A painting, being a silent statement of colour, imagination and style, should evoke intense feeling in the viewers.

But in the case of Madhu Jain, who exhibited her works entitled Pathar Ke Rangon Se at Rabindra Bhawan Art Gallery, her paintings reveal little but what they reveal never fails to impress.
 
Madhu Jain was born in Jaipur and she studied art at the Sarda Ukil School of Arts, New Delhi. Her paintings have earned many awards. She had served as a special adviser to the International Artist Society in Japan. When she visited Japan with her husband, she adopted the Japanese style of painting but her first love is to project Indian culture through paintings in India and abroad.
 
She says, "I love painting because it satisfies my sense of creativity.
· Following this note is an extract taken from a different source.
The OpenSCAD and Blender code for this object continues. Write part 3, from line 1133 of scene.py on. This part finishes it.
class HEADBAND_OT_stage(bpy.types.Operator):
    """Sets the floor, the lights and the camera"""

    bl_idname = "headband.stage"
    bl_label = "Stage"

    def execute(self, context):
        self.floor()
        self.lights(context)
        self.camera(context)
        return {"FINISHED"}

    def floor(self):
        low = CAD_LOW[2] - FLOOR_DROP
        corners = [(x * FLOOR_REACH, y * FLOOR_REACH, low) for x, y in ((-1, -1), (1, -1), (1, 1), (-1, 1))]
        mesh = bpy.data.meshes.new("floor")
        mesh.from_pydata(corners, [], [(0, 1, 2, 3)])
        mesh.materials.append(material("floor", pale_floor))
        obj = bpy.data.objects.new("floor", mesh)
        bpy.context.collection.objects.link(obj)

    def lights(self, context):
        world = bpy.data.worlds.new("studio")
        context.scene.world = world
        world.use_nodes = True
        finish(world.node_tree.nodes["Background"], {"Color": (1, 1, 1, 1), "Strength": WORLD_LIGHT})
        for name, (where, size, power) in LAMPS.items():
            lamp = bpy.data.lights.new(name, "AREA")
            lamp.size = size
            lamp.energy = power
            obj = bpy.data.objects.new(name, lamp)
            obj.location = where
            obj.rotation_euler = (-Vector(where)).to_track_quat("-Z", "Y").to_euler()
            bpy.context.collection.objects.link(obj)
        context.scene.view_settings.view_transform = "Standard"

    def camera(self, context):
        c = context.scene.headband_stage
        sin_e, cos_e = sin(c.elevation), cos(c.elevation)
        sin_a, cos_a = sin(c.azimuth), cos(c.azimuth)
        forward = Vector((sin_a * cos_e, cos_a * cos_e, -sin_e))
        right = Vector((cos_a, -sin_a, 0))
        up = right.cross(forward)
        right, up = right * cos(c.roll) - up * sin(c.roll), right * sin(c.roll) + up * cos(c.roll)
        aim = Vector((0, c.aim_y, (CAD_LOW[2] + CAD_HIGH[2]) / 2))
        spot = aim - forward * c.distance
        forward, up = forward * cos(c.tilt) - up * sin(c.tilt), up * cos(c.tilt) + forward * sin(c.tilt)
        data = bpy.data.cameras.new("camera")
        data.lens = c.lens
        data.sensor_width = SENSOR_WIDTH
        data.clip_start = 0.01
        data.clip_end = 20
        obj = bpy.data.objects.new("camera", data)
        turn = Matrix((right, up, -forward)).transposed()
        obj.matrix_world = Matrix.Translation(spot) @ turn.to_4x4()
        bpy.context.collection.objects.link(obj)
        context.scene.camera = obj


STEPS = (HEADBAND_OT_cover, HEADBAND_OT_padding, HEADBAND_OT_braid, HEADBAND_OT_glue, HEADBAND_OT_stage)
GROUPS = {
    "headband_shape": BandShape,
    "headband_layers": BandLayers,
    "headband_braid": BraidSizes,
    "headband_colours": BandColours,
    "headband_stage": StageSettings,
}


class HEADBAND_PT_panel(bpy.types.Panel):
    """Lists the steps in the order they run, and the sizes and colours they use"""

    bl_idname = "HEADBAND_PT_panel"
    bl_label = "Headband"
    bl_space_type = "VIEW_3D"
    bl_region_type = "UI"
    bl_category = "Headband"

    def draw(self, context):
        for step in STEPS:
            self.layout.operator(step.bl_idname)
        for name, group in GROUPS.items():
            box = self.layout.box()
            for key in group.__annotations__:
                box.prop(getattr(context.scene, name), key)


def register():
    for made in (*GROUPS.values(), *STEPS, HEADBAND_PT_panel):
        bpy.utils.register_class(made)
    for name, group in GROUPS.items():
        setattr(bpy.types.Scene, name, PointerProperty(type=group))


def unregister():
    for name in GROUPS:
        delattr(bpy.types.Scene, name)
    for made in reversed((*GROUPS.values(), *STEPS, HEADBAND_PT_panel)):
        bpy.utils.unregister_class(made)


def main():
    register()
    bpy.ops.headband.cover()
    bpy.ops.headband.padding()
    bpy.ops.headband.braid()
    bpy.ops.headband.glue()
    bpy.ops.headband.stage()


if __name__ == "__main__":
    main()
Moreover, I don't like to paint themes such as violence or disasters. Although many artists do sketch them, I like to express something beautiful in my paintings."
 
Her works are mostly figurative with a bit of abstraction but they are easy to relate with. She is so influenced and impressed with Japanese art technique that she also creates her works with Japanese pigments. She says, "I learnt that originally the rock pigments used had come from India centuries ago."
 
"I quite believe this since mineral pigments and vegetable dyes were used in the cave paintings of Ajanta and Ellora. Nihonga and Sumi-e (Indian ink drawing) derived from natural minerals such as shells, corals and even semi-precious stones like garnets and pearls. the powders are ground upto 10 gradations from the fine sand grains. Textures is also used in my paintings."
 
Some of her works hint at the regenerative aspects of nature while her other works have the Rajasthani folk motifs. She has used silver and gold leaves in her Rajasthani folk scenes and her paintings are marked by a sense of freedom and firm brush strokes.